Responding on behalf of the government, Paul Scully MP said the loss of planning consent in April was
a disappointment, especially to those Holocaust survivors who place such high value on sharing their testimony and who want to be confident that their message will continue to be heard. It was a further disappointment that the Court of Appeal decided yesterday that an appeal against the High Court decision would not be heard.
Asked what the government intended to do next, Scully, who was appointed a minister of state at the Department for Levelling Up, Housing and Communities just two weeks ago, said:
In terms of legislation, it will clearly be for the next prime minister to direct that, but we will look at the court case and consider all options available to us.

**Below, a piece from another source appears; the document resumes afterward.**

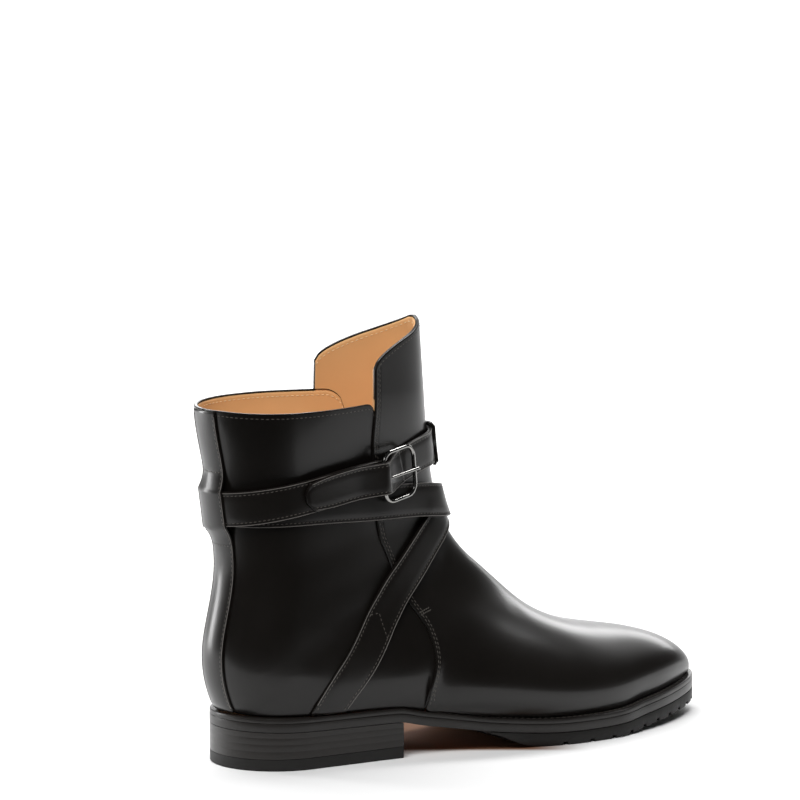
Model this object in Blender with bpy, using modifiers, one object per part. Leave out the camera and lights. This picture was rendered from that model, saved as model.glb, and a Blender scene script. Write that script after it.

In response to MPs who called for the repeal of section 8 of the 1900 act, Scully said:
I agree that we need a response and a sign and memorial right at the heart of our democracy. I cannot personally commit to legislation, but certainly we will look at that. It will be a decision for the next prime minister, but we will have a robust response as best we can.
Which is rather what I thought.
Update 23 February 2023: the government has published a bill that would amend section 8 of the 1900 act and allow the memorial to be built at Victoria Tower Gardens:
Italics are used in provisions of a bill that authorise public spending.
It will be for the Commons public bill office to decide whether this is a hybrid bill. That would delay its progress through parliament.
If the bill is passed, there will have to be a new application for planning consent. In a circular to fellow MPs today, the housing minister Felicity Buchan says:
Subject to approval of the bill, and to obtaining planning consent when the designated minister re-takes the decision, we aim to commence construction as soon as possible after Royal Assent and to open in 2027.